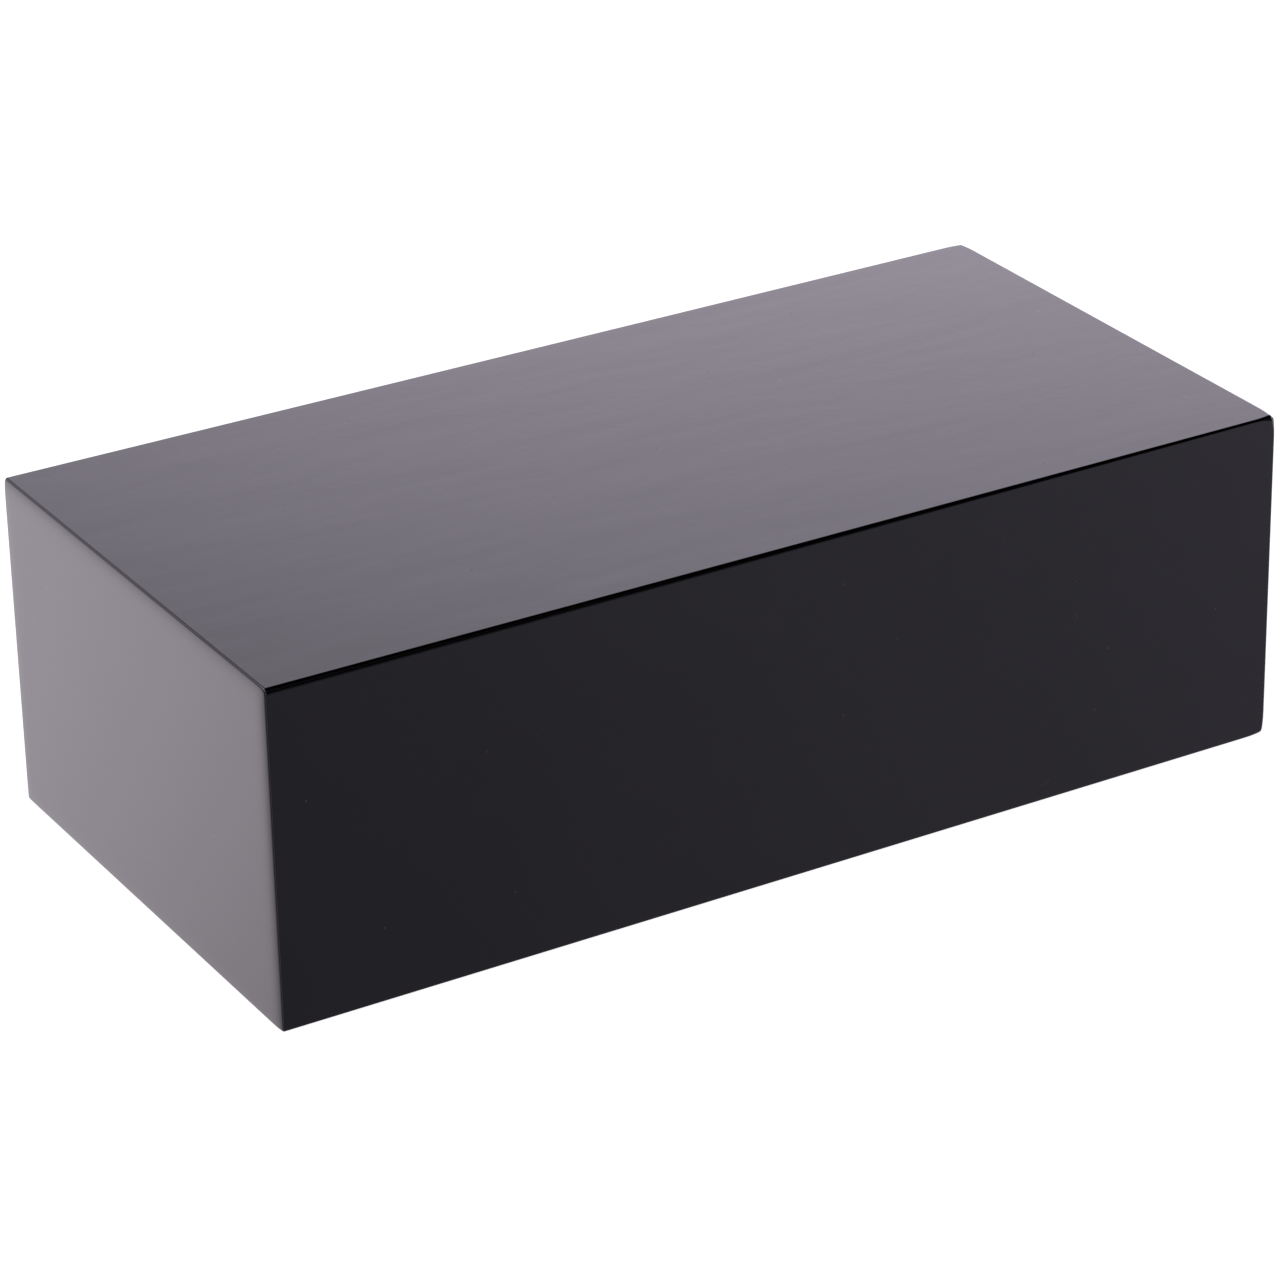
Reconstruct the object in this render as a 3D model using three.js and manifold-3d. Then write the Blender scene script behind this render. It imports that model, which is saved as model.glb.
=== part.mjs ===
// Apple box: a closed plywood box for standing, sitting or setting gear on, finished all over in
// gloss black lacquer. Millimetres, +Z up, length along X, origin at the centre of the underside.
//
// Six panels are butt-jointed round a centre brace and screwed together. The top and bottom cover
// the walls, and the long walls cover the ends. Each screw is sunk below the face under a wooden
// plug, and the filled and lacquered skin runs over the plugs, so no fixing shows outside.

import * as THREE from 'three';
import { RoundedBoxGeometry } from 'three/addons/geometries/RoundedBoxGeometry.js';
import { mergeVertices } from 'three/addons/utils/BufferGeometryUtils.js';
import Module from 'manifold-3d';

// The whole box.
const LENGTH = 508;
const DEPTH = 250;
const HEIGHT = 159;
const EDGE_RADIUS = 1.5;
const EDGE_FACETS = 3;

// The panels. The skin is filler and lacquer, and is counted with the panel that it covers.
const PANEL = 18;
const SKIN = 0.5;

// The countersunk screws, with their lengths measured along the screw from the top of its head.
const SCREW_LENGTH = 38;
const SHANK_RADIUS = 2;
const HEAD_RADIUS = 4;
const HEAD_RIM = 0.6;
const HEAD_CONE = 2.2;
const TIP_LENGTH = 4;
const RECESS_SPAN = 4.4;
const RECESS_SLOT = 1;
const RECESS_DEEP = 1.8;

// The plugs over the screw heads.
const PLUG_RADIUS = 5;
const PLUG_LENGTH = 3.6;

// Room left round each screw and plug, and the facets round them.
const GAP = 0.3;
const ROUND_FACETS = 10;

// Depths below the outer face of a panel.
const PLUG_AT = SKIN + GAP;
const HEAD_AT = PLUG_AT + PLUG_LENGTH + GAP;

// Where the screws sit: the lines along the middle of the walls' edges, and places on those lines.
const WALL_LINE = DEPTH / 2 - PANEL / 2;
const END_LINE = LENGTH / 2 - PANEL / 2;
const WALL_REACH = 170;
const BRACE_REACH = 65;
const CORNER_PITCH = 56;

const wasm = await Module();
wasm.setup();

const lacquered = new THREE.MeshStandardMaterial({ color: 0x0b0a0d, roughness: 0.12, metalness: 0 });
const bareWood = new THREE.MeshStandardMaterial({ color: 0xc9a878, roughness: 0.75, metalness: 0 });
const zincSteel = new THREE.MeshStandardMaterial({ color: 0xb9bcc0, roughness: 0.35, metalness: 1 });

/** Turns a closed three.js geometry into a solid that can be joined and cut. */
function solidFrom(geometry) {
  const bare = geometry.clone();
  bare.deleteAttribute('normal');
  bare.deleteAttribute('uv');
  const merged = mergeVertices(bare);
  const corners = merged.index.array;
  const triVerts = [];
  for (let i = 0; i < corners.length; i += 3) {
    const [a, b, c] = corners.slice(i, i + 3);
    if (a !== b && b !== c && c !== a) triVerts.push(a, b, c);
  }
  const vertProperties = new Float32Array(merged.attributes.position.array);
  return new wasm.Manifold(
    new wasm.Mesh({ numProp: 3, vertProperties, triVerts: new Uint32Array(triVerts) }),
  );
}

/** Turns a solid back into a three.js geometry. */
function geometryFrom(solid) {
  const mesh = solid.getMesh();
  const geometry = new THREE.BufferGeometry();
  geometry.setAttribute('position', new THREE.BufferAttribute(mesh.vertProperties, 3));
  geometry.setIndex(new THREE.BufferAttribute(mesh.triVerts, 1));
  geometry.computeVertexNormals();
  return geometry;
}

/** A square-edged block between two opposite corners. */
function block(low, high) {
  const size = high.map((value, axis) => value - low[axis]);
  const centre = high.map((value, axis) => (value + low[axis]) / 2);
  return new THREE.BoxGeometry(...size).translate(...centre);
}

/** A round solid whose outline is given as [radius, depth] points, with its axis along +Y. */
function turned(outline) {
  const points = outline.map(([radius, depth]) => new THREE.Vector2(radius, depth));
  return new THREE.LatheGeometry(points, ROUND_FACETS);
}

/** The outline of a screw, grown by `room` all round, with the top of its head at `depth`. */
function screwOutline(depth, room) {
  const rimEnd = depth + HEAD_RIM + room;
  const coneEnd = rimEnd + HEAD_CONE;
  const tip = depth + SCREW_LENGTH + 2 * room;
  return [
    [HEAD_RADIUS + room, depth - room],
    [HEAD_RADIUS + room, rimEnd],
    [SHANK_RADIUS + room, coneEnd],
    [SHANK_RADIUS + room, tip - TIP_LENGTH],
    [0, tip],
  ];
}

/** A screw with a cross recess in its head, the top of the head at the origin and +Y to its tip. */
function makeScrew() {
  const body = solidFrom(turned([[0, 0], ...screwOutline(0, 0)]));
  const half = RECESS_SPAN / 2;
  const slot = RECESS_SLOT / 2;
  const along = solidFrom(block([-half, -1, -slot], [half, RECESS_DEEP, slot]));
  const across = solidFrom(block([-slot, -1, -half], [slot, RECESS_DEEP, half]));
  return geometryFrom(body.subtract(along.add(across)));
}

/** A plug over a screw head, its upper face at the origin. */
function makePlug() {
  return geometryFrom(solidFrom(turned([
    [0, 0],
    [PLUG_RADIUS, 0],
    [PLUG_RADIUS, PLUG_LENGTH],
    [0, PLUG_LENGTH],
  ])));
}

/** The room for one screw and its plug, measured from the outer face, below the skin. */
function makePocket() {
  const plugRoom = PLUG_RADIUS + GAP;
  return turned([
    [0, SKIN],
    [plugRoom, SKIN],
    [plugRoom, HEAD_AT - GAP],
    ...screwOutline(HEAD_AT, GAP),
  ]);
}

// Each place is the two coordinates that lie in the face. The top and bottom are screwed to the
// ends, the long walls and the brace, and the long walls to the ends.
const coverPlaces = [];
const wallPlaces = [];
for (const side of [-1, 1]) {
  coverPlaces.push(
    [side * END_LINE, 0],
    [side * WALL_REACH, -WALL_LINE],
    [side * WALL_REACH, WALL_LINE],
    [0, side * BRACE_REACH],
  );
  wallPlaces.push(
    [side * END_LINE, (HEIGHT - CORNER_PITCH) / 2],
    [side * END_LINE, (HEIGHT + CORNER_PITCH) / 2],
  );
}

// Each face that screws are driven through, and how they are turned so that their +Y points inwards.
const faces = [
  {
    name: 'top',
    turn: new THREE.Euler(-Math.PI / 2, 0, 0),
    inward: new THREE.Vector3(0, 0, -1),
    points: coverPlaces.map(([x, y]) => new THREE.Vector3(x, y, HEIGHT)),
  },
  {
    name: 'bottom',
    turn: new THREE.Euler(Math.PI / 2, 0, 0),
    inward: new THREE.Vector3(0, 0, 1),
    points: coverPlaces.map(([x, y]) => new THREE.Vector3(x, y, 0)),
  },
  {
    name: 'front',
    turn: new THREE.Euler(0, 0, 0),
    inward: new THREE.Vector3(0, 1, 0),
    points: wallPlaces.map(([x, z]) => new THREE.Vector3(x, -DEPTH / 2, z)),
  },
  {
    name: 'back',
    turn: new THREE.Euler(0, 0, Math.PI),
    inward: new THREE.Vector3(0, -1, 0),
    points: wallPlaces.map(([x, z]) => new THREE.Vector3(x, DEPTH / 2, z)),
  },
];

const box = new THREE.Group();

function add(name, geometry, material) {
  const mesh = new THREE.Mesh(geometry, material);
  mesh.name = name;
  box.add(mesh);
  return mesh;
}

// Screws and plugs, and the pockets that they need in the wood.
const screwGeometry = makeScrew();
const plugGeometry = makePlug();
const pocketGeometry = makePocket();
let pockets = null;
for (const face of faces) {
  face.points.forEach((point, index) => {
    const number = index + 1;
    const screw = add(`${face.name}_screw_${number}`, screwGeometry, zincSteel);
    screw.position.copy(point).addScaledVector(face.inward, HEAD_AT);
    screw.setRotationFromEuler(face.turn);
    const plug = add(`${face.name}_plug_${number}`, plugGeometry, bareWood);
    plug.position.copy(point).addScaledVector(face.inward, PLUG_AT);
    plug.setRotationFromEuler(face.turn);
    const place = new THREE.Matrix4().makeRotationFromEuler(face.turn).setPosition(point);
    const pocket = solidFrom(pocketGeometry.clone().applyMatrix4(place));
    pockets = pockets === null ? pocket : pockets.add(pocket);
  });
}

// The wooden pieces are cut from one block with rounded edges, so their faces and edges run on
// from panel to panel.
const outside = solidFrom(
  new RoundedBoxGeometry(LENGTH, DEPTH, HEIGHT, EDGE_FACETS, EDGE_RADIUS).translate(0, 0, HEIGHT / 2),
);
const outX = LENGTH / 2;
const outY = DEPTH / 2;
const inX = outX - PANEL;
const inY = outY - PANEL;
const floorZ = PANEL;
const roofZ = HEIGHT - PANEL;

function addPanel(name, low, high, material) {
  const panel = outside.intersect(solidFrom(block(low, high))).subtract(pockets);
  add(name, geometryFrom(panel), material);
}

addPanel('top_panel', [-outX, -outY, roofZ], [outX, outY, HEIGHT], lacquered);
addPanel('bottom_panel', [-outX, -outY, 0], [outX, outY, floorZ], lacquered);
addPanel('front_panel', [-outX, -outY, floorZ], [outX, -inY, roofZ], lacquered);
addPanel('back_panel', [-outX, inY, floorZ], [outX, outY, roofZ], lacquered);
addPanel('left_end_panel', [-outX, -inY, floorZ], [-inX, inY, roofZ], lacquered);
addPanel('right_end_panel', [inX, -inY, floorZ], [outX, inY, roofZ], lacquered);
addPanel('centre_brace', [-PANEL / 2, -inY, floorZ], [PANEL / 2, inY, roofZ], bareWood);

export default box;
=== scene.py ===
import math

import bmesh
import bpy
import numpy as np
from mathutils import Matrix, Vector


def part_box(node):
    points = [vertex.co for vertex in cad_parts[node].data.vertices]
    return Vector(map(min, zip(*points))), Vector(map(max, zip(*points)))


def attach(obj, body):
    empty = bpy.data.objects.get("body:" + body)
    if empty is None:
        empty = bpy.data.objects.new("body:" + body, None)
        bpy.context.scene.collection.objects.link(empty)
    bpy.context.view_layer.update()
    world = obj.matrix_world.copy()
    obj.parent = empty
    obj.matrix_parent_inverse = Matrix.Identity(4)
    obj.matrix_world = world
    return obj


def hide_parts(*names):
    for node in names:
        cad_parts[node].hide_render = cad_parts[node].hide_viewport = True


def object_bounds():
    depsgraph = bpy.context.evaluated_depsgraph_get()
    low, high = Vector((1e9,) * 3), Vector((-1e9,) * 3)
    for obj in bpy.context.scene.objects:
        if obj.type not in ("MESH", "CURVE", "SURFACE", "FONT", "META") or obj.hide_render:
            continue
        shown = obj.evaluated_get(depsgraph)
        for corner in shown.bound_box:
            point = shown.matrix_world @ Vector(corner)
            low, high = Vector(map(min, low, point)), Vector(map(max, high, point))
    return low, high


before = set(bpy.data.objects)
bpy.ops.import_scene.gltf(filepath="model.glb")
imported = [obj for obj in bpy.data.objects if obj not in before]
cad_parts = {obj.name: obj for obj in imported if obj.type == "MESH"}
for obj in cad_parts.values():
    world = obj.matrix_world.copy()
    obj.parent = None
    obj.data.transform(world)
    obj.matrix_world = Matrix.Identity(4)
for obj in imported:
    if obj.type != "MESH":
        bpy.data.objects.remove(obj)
cad_low, cad_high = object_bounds()
scene = bpy.context.scene
scene.view_settings.view_transform = "Standard"

MM = 0.001
BOX_LOW = np.array(cad_low)
BOX_HIGH = np.array(cad_high)

# How far an ordinary edge's rounding reaches into the faces beside it, and the shape of the curve:
# 2 is a circle, and more is squarer.
EDGE = 1.1 * MM
EDGE_POWER = 2.1
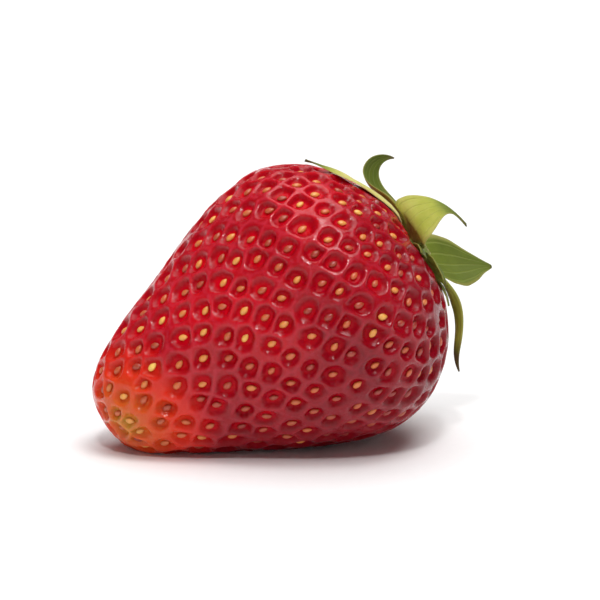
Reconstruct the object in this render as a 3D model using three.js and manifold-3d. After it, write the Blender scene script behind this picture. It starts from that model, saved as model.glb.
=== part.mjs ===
// A fresh strawberry as picked, lying on its side: a conic fruit with a blunt tip and broad shoulders,
// and on its crown a calyx of five sepals and five narrower bractlets around a small green disc, with the
// stub of the snapped stem in its middle.
//
// Millimetres, +Z up. The fruit rests on a small flat spot in the plane z = 0, and the origin is the middle
// of that spot. The tip points to -X and the crown, with the calyx, to +X and upwards.
//
// Body frame: origin at the tip, z along the fruit's axis to the crown, x towards the side that faces up as
// the fruit lies, y towards the front (-Y of the part).
// Calyx frame: the body frame moved to the middle of the crown. "Up" there means away from the fruit.

import * as THREE from "three";
import { mergeVertices } from "three/addons/utils/BufferGeometryUtils.js";
import Module from "manifold-3d";

// ---------------------------------------------------------------- driving dimensions

const AXIS_TILT = 26; // degrees between the fruit's axis and the surface it lies on
const FLAT_DEPTH = 0.75; // how far the fruit's own weight has flattened its underside
const CLEARANCE = 0.3; // gap kept between neighbouring pieces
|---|
[Exercise goal] Print exactly the lines from the line with "function addPanel(name, low, high, material)" to the line with "point = shown.matrix_world", both included, and nothing else.

[Answer to this problem]
function addPanel(name, low, high, material) {
  const panel = outside.intersect(solidFrom(block(low, high))).subtract(pockets);
  add(name, geometryFrom(panel), material);
}

addPanel('top_panel', [-outX, -outY, roofZ], [outX, outY, HEIGHT], lacquered);
addPanel('bottom_panel', [-outX, -outY, 0], [outX, outY, floorZ], lacquered);
addPanel('front_panel', [-outX, -outY, floorZ], [outX, -inY, roofZ], lacquered);
addPanel('back_panel', [-outX, inY, floorZ], [outX, outY, roofZ], lacquered);
addPanel('left_end_panel', [-outX, -inY, floorZ], [-inX, inY, roofZ], lacquered);
addPanel('right_end_panel', [inX, -inY, floorZ], [outX, inY, roofZ], lacquered);
addPanel('centre_brace', [-PANEL / 2, -inY, floorZ], [PANEL / 2, inY, roofZ], bareWood);

export default box;
=== scene.py ===
import math

import bmesh
import bpy
import numpy as np
from mathutils import Matrix, Vector


def part_box(node):
    points = [vertex.co for vertex in cad_parts[node].data.vertices]
    return Vector(map(min, zip(*points))), Vector(map(max, zip(*points)))


def attach(obj, body):
    empty = bpy.data.objects.get("body:" + body)
    if empty is None:
        empty = bpy.data.objects.new("body:" + body, None)
        bpy.context.scene.collection.objects.link(empty)
    bpy.context.view_layer.update()
    world = obj.matrix_world.copy()
    obj.parent = empty
    obj.matrix_parent_inverse = Matrix.Identity(4)
    obj.matrix_world = world
    return obj


def hide_parts(*names):
    for node in names:
        cad_parts[node].hide_render = cad_parts[node].hide_viewport = True


def object_bounds():
    depsgraph = bpy.context.evaluated_depsgraph_get()
    low, high = Vector((1e9,) * 3), Vector((-1e9,) * 3)
    for obj in bpy.context.scene.objects:
        if obj.type not in ("MESH", "CURVE", "SURFACE", "FONT", "META") or obj.hide_render:
            continue
        shown = obj.evaluated_get(depsgraph)
        for corner in shown.bound_box:
            point = shown.matrix_world @ Vector(corner)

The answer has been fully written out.